# Information supplied
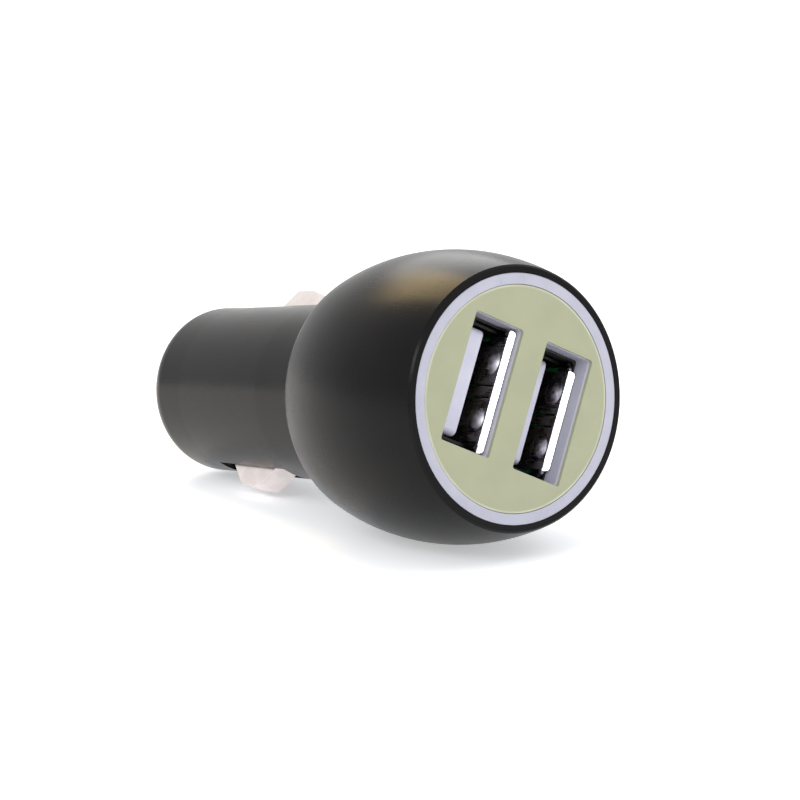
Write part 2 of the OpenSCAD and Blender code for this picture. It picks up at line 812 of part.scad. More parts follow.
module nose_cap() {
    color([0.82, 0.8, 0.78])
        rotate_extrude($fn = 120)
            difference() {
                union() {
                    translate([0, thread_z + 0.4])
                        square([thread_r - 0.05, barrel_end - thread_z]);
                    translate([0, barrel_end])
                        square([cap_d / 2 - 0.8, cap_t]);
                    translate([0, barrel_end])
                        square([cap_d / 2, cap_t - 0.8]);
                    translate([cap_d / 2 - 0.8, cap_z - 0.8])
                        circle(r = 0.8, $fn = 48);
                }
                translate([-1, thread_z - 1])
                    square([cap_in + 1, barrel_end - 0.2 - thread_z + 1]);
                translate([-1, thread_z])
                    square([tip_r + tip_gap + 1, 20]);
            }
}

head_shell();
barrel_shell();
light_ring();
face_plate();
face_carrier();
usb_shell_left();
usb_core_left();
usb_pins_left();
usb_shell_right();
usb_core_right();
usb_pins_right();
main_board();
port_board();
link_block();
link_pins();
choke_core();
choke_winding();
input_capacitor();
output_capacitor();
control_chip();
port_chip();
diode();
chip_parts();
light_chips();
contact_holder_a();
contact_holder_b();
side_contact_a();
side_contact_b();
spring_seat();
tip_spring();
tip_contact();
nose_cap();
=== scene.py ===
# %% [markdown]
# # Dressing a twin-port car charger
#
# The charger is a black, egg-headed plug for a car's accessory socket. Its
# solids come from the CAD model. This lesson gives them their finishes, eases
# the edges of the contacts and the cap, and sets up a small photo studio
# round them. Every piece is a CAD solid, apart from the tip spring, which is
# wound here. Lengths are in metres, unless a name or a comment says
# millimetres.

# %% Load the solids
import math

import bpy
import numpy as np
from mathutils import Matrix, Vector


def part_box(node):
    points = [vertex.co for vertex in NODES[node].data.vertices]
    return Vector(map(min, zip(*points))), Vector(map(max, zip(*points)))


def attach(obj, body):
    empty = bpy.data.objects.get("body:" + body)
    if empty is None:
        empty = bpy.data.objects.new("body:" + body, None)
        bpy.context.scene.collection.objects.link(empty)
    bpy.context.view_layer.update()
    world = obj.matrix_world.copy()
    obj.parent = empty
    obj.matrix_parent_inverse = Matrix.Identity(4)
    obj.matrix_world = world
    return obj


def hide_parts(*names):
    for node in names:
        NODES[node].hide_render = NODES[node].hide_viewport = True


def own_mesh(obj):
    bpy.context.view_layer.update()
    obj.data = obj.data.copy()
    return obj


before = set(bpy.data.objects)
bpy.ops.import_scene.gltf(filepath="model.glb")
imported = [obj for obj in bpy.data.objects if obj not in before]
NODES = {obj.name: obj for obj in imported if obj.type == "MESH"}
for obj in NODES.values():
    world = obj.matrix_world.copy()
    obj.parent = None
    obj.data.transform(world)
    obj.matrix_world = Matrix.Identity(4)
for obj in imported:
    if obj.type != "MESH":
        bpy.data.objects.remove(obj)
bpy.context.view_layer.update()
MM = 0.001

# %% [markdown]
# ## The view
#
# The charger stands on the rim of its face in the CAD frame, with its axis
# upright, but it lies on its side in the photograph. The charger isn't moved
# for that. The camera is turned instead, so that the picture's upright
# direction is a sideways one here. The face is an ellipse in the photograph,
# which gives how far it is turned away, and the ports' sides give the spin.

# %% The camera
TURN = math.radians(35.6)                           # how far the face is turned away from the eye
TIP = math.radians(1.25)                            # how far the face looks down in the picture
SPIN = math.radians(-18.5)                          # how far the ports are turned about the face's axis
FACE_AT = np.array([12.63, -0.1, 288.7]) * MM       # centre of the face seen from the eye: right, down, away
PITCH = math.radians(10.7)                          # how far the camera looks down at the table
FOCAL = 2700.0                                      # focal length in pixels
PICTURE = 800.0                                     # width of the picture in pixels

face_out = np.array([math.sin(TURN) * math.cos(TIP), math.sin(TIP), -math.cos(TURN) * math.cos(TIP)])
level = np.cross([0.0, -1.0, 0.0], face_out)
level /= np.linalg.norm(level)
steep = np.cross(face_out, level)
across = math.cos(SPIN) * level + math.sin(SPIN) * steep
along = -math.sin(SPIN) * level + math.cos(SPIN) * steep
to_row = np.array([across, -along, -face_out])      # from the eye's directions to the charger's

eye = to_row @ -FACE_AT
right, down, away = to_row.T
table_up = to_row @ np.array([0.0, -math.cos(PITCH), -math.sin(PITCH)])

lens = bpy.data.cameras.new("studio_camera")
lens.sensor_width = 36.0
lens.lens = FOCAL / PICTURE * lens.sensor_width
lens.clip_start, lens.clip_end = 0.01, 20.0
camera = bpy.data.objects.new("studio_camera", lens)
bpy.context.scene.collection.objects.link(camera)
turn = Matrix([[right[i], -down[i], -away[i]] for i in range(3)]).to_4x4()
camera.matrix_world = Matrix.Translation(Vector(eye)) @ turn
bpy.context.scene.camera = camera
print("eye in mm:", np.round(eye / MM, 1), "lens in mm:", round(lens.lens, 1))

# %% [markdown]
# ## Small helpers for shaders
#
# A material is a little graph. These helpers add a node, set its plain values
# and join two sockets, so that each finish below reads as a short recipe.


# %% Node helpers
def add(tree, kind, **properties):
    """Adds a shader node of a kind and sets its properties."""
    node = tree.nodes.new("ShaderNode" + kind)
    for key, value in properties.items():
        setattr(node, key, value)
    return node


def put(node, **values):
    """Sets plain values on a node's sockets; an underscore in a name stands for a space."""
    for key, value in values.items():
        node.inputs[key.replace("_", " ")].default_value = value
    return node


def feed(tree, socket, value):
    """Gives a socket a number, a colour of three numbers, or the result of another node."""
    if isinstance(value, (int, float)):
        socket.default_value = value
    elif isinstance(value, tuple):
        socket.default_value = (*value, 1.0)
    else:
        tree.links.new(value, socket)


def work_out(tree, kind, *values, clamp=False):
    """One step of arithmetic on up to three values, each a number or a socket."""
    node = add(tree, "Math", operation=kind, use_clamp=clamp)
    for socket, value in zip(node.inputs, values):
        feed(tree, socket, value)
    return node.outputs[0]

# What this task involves
Go through the listing above and restate it word for word.

# Output
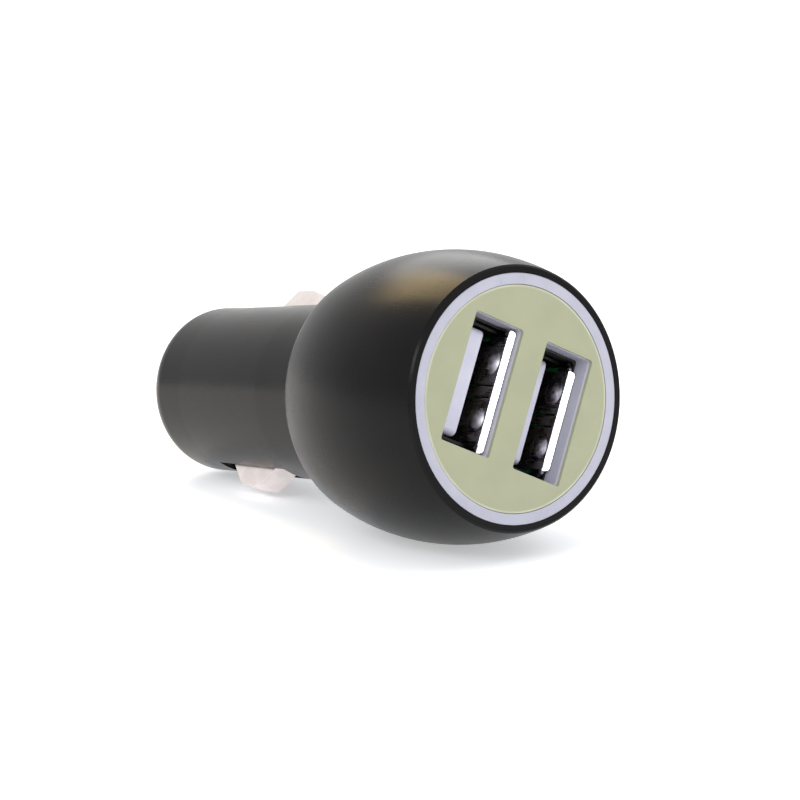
Write part 2 of the OpenSCAD and Blender code for this picture. It picks up at line 812 of part.scad. More parts follow.
module nose_cap() {
    color([0.82, 0.8, 0.78])
        rotate_extrude($fn = 120)
            difference() {
                union() {
                    translate([0, thread_z + 0.4])
                        square([thread_r - 0.05, barrel_end - thread_z]);
                    translate([0, barrel_end])
                        square([cap_d / 2 - 0.8, cap_t]);
                    translate([0, barrel_end])
                        square([cap_d / 2, cap_t - 0.8]);
                    translate([cap_d / 2 - 0.8, cap_z - 0.8])
                        circle(r = 0.8, $fn = 48);
                }
                translate([-1, thread_z - 1])
                    square([cap_in + 1, barrel_end - 0.2 - thread_z + 1]);
                translate([-1, thread_z])
                    square([tip_r + tip_gap + 1, 20]);
            }
}

head_shell();
barrel_shell();
light_ring();
face_plate();
face_carrier();
usb_shell_left();
usb_core_left();
usb_pins_left();
usb_shell_right();
usb_core_right();
usb_pins_right();
main_board();
port_board();
link_block();
link_pins();
choke_core();
choke_winding();
input_capacitor();
output_capacitor();
control_chip();
port_chip();
diode();
chip_parts();
light_chips();
contact_holder_a();
contact_holder_b();
side_contact_a();
side_contact_b();
spring_seat();
tip_spring();
tip_contact();
nose_cap();
=== scene.py ===
# %% [markdown]
# # Dressing a twin-port car charger
#
# The charger is a black, egg-headed plug for a car's accessory socket. Its
# solids come from the CAD model. This lesson gives them their finishes, eases
# the edges of the contacts and the cap, and sets up a small photo studio
# round them. Every piece is a CAD solid, apart from the tip spring, which is
# wound here. Lengths are in metres, unless a name or a comment says
# millimetres.

# %% Load the solids
import math

import bpy
import numpy as np
from mathutils import Matrix, Vector


def part_box(node):
    points = [vertex.co for vertex in NODES[node].data.vertices]
    return Vector(map(min, zip(*points))), Vector(map(max, zip(*points)))


def attach(obj, body):
    empty = bpy.data.objects.get("body:" + body)
    if empty is None:
        empty = bpy.data.objects.new("body:" + body, None)
        bpy.context.scene.collection.objects.link(empty)
    bpy.context.view_layer.update()
    world = obj.matrix_world.copy()
    obj.parent = empty
    obj.matrix_parent_inverse = Matrix.Identity(4)
    obj.matrix_world = world
    return obj


def hide_parts(*names):
    for node in names:
        NODES[node].hide_render = NODES[node].hide_viewport = True


def own_mesh(obj):
    bpy.context.view_layer.update()
    obj.data = obj.data.copy()
    return obj


before = set(bpy.data.objects)
bpy.ops.import_scene.gltf(filepath="model.glb")
imported = [obj for obj in bpy.data.objects if obj not in before]
NODES = {obj.name: obj for obj in imported if obj.type == "MESH"}
for obj in NODES.values():
    world = obj.matrix_world.copy()
    obj.parent = None
    obj.data.transform(world)
    obj.matrix_world = Matrix.Identity(4)
for obj in imported:
    if obj.type != "MESH":
        bpy.data.objects.remove(obj)
bpy.context.view_layer.update()
MM = 0.001

# %% [markdown]
# ## The view
#
# The charger stands on the rim of its face in the CAD frame, with its axis
# upright, but it lies on its side in the photograph. The charger isn't moved
# for that. The camera is turned instead, so that the picture's upright
# direction is a sideways one here. The face is an ellipse in the photograph,
# which gives how far it is turned away, and the ports' sides give the spin.

# %% The camera
TURN = math.radians(35.6)                           # how far the face is turned away from the eye
TIP = math.radians(1.25)                            # how far the face looks down in the picture
SPIN = math.radians(-18.5)                          # how far the ports are turned about the face's axis
FACE_AT = np.array([12.63, -0.1, 288.7]) * MM       # centre of the face seen from the eye: right, down, away
PITCH = math.radians(10.7)                          # how far the camera looks down at the table
FOCAL = 2700.0                                      # focal length in pixels
PICTURE = 800.0                                     # width of the picture in pixels

face_out = np.array([math.sin(TURN) * math.cos(TIP), math.sin(TIP), -math.cos(TURN) * math.cos(TIP)])
level = np.cross([0.0, -1.0, 0.0], face_out)
level /= np.linalg.norm(level)
steep = np.cross(face_out, level)
across = math.cos(SPIN) * level + math.sin(SPIN) * steep
along = -math.sin(SPIN) * level + math.cos(SPIN) * steep
to_row = np.array([across, -along, -face_out])      # from the eye's directions to the charger's

eye = to_row @ -FACE_AT
right, down, away = to_row.T
table_up = to_row @ np.array([0.0, -math.cos(PITCH), -math.sin(PITCH)])

lens = bpy.data.cameras.new("studio_camera")
lens.sensor_width = 36.0
lens.lens = FOCAL / PICTURE * lens.sensor_width
lens.clip_start, lens.clip_end = 0.01, 20.0
camera = bpy.data.objects.new("studio_camera", lens)
bpy.context.scene.collection.objects.link(camera)
turn = Matrix([[right[i], -down[i], -away[i]] for i in range(3)]).to_4x4()
camera.matrix_world = Matrix.Translation(Vector(eye)) @ turn
bpy.context.scene.camera = camera
print("eye in mm:", np.round(eye / MM, 1), "lens in mm:", round(lens.lens, 1))

# %% [markdown]
# ## Small helpers for shaders
#
# A material is a little graph. These helpers add a node, set its plain values
# and join two sockets, so that each finish below reads as a short recipe.


# %% Node helpers
def add(tree, kind, **properties):
    """Adds a shader node of a kind and sets its properties."""
    node = tree.nodes.new("ShaderNode" + kind)
    for key, value in properties.items():
        setattr(node, key, value)
    return node


def put(node, **values):
    """Sets plain values on a node's sockets; an underscore in a name stands for a space."""
    for key, value in values.items():
        node.inputs[key.replace("_", " ")].default_value = value
    return node


def feed(tree, socket, value):
    """Gives a socket a number, a colour of three numbers, or the result of another node."""
    if isinstance(value, (int, float)):
        socket.default_value = value
    elif isinstance(value, tuple):
        socket.default_value = (*value, 1.0)
    else:
        tree.links.new(value, socket)


def work_out(tree, kind, *values, clamp=False):
    """One step of arithmetic on up to three values, each a number or a socket."""
    node = add(tree, "Math", operation=kind, use_clamp=clamp)
    for socket, value in zip(node.inputs, values):
        feed(tree, socket, value)
    return node.outputs[0]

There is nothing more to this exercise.